Egyptian Woman Eman Loses 40 Kg in Seven Days
Egyptian national Eman Ahmed Abdulati (36), the world's heaviest woman who flew to India from Egypt for her bariatric surgery, is getting help from all quarters. She needs Rs 1 crore for her surgery to lose weight at Saifee Hospital in Mumbai.
The latest to donate for Eman is Bollywood actor Hrithik Roshan's mother Pinky Roshan who has contributed Rs 10 lakh for Eman's surgery. Pinky's husband and producer Rakesh Roshan confirmed the news.
‘Ms Ahmed needs to lose 200 kilos in the next six months. She has a lot of water retention. Doctors are working to control this with medicines.’
Eman Ahmed, who has been admitted at a private hospital for weight-reduction (bariatric) surgery, has shed almost 40 kg since her admission a week ago. This allows Ms Ahmed to move her limbs and hands marginally, unlike before. After losing 40 kg, Eman is cheerful and smiling these days, doctors attending her at Saifee Hospital said.
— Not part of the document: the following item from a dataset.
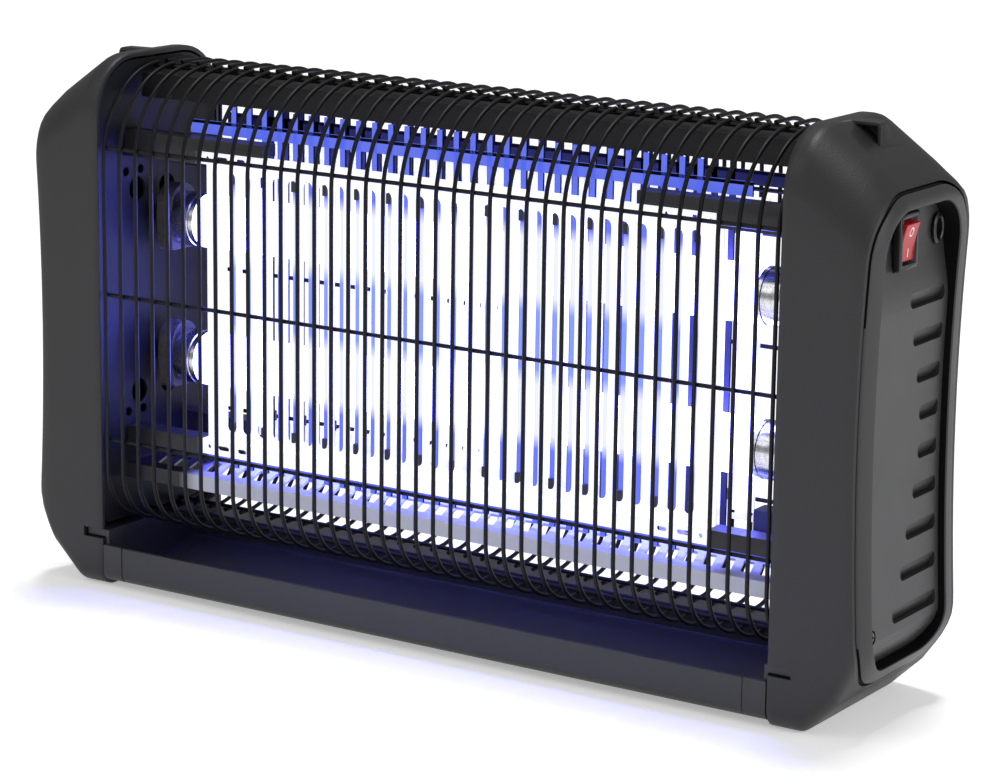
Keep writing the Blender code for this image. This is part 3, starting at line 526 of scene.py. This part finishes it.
def end_shell(side, word):
    name = f"{word}_end_shell"
    reaches = [SHELL_INNER, 184.0]
    for bend in (TOP_FLAT_END, FOOT_END):
        reaches += [bend + step for step in (-2, -1, 0, 1, 2)]
    reaches += [205, SHOULDER]
    outer = [shell_section(reach, 0.0) for reach in reaches]
    outer += shoulder_sections(0.0, 8)
    inner = [shell_section(reach, WALL) for reach in reaches] + shoulder_sections(WALL, 4)
    # The rim of the shell's open side is eased over
    outer.insert(0, [(x, y, z) for x, y, z in shell_section(SHELL_INNER, 0.5)])
    outer[1] = [(SHELL_INNER + 0.5, y, z) for _, y, z in outer[1]]
    made = loft(name + "_detail", sided(outer + inner[::-1], side), "shell", closed=True)
    ear = prism(name + "_ear", [(side * x, z) for x, z in EAR_OUTLINE], 1, EAR_FRONT, EAR_REAR)
    add_bevel(ear, EAR_BEVEL)
    eye = prism(name + "_eye", [(side * x, z) for x, z in EYE_OUTLINE], 1, EYE_FRONT, EYE_REAR)
    notch = box(
        name + "_notch",
        (side * (SHELL_INNER - 1), -HALF_DEPTH - 1, NOTCH_LOW),
        (side * NOTCH_OUTER, -HALF_DEPTH + WALL + 1, NOTCH_HIGH),
    )
    combine(made, [ear], "UNION")
    combine(made, [eye, notch])
    finish_piece(made, "housing", [name], sharp=40)


def cover_section(inset, reach_of):
    outline = rounded_outline(
        RIM_HALF_DEPTH - inset, RIM_LOW + inset, RIM_HIGH - inset, RIM_RADIUS - inset, RIM_RADIUS - inset
    )
    return [(reach_of(share, z), y, z) for y, z, share in outline]


def ease(share):
    share = min(max(share, 0.0), 1.0)
    return share * share * (3 - 2 * share)


def panel_reach(z):
    """The panel follows the waist, and is deeper at its top and bottom."""
    drop = PANEL_TOP_DROP * ease((z - PANEL_TOP_Z) / PANEL_TOP_RUN)
    drop += PANEL_LOW_DROP * ease((PANEL_LOW_Z - z) / PANEL_LOW_RUN)
    return side_reach(z) - PANEL_RECESS - drop


def cover_rim(side, word):
    sections = [
        cover_section(0.0, lambda share, z: COVER_BACK),
        cover_section(0.0, lambda share, z: rim_edge(share, z) - 1.2),
        cover_section(0.35, lambda share, z: rim_edge(share, z) - 0.35),
        cover_section(1.2, lambda share, z: rim_edge(share, z) + 0.3 * abs(share)),
        cover_section(3.0, lambda share, z: side_reach(z) - 0.5 * rim_fall(share)),
        cover_section(RIM_WIDTH - 1.5, lambda share, z: side_reach(z) - 0.12 * rim_fall(share)),
        cover_section(RIM_WIDTH - 0.4, lambda share, z: side_reach(z) - 0.1),
        cover_section(RIM_WIDTH, lambda share, z: side_reach(z) - 0.7),
        cover_section(RIM_WIDTH + 1.0, lambda share, z: panel_reach(z) - 1.0),
        cover_section(RIM_WIDTH + 1.0, lambda share, z: COVER_BACK + 4),
        cover_section(2.4, lambda share, z: COVER_BACK + 3),
        cover_section(2.4, lambda share, z: COVER_BACK),
    ]
    made = loft(f"{word}_side_cover_detail", sided(sections, side), "cover", closed=True)
    return made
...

A hospital endocrinologist (who treats people suffering from hormonal imbalances) and attends to Eman, said the weight-loss has made Eman hopeful about her treatment. Earlier, Eman weighed 500 kg and was pensive and pessimistic, sources said.
Eman will be treated for a series of conditions, mainly obesity, that have been tailing her even before she turned a teenager. Doctors hope to reduce her weight by 200 kg in 2017, and another 200 kg after two years. "As the dialogue goes, picture abhi baaki hai mere dost," says a smiling bariatric surgeon Dr Muffazal Lakdawala, under whom Eman is admitted at Saifee, where she is being treated free of cost. "On the face of it, it looks like Eman is just lying there. But she is a bundle of complications - at that weight no one is normal," Lakdawala told.
Ms Ahmed used to be depressed in Egypt as for the past 25 years, she did not get to move out of her room at her family's residence in Alexandria, a hospital source said.
As per the doctors' plan, Ms Ahmed needs to lose 200 kilos in the next six months. She has a lot of water retention. Doctors are working to control this with medicines.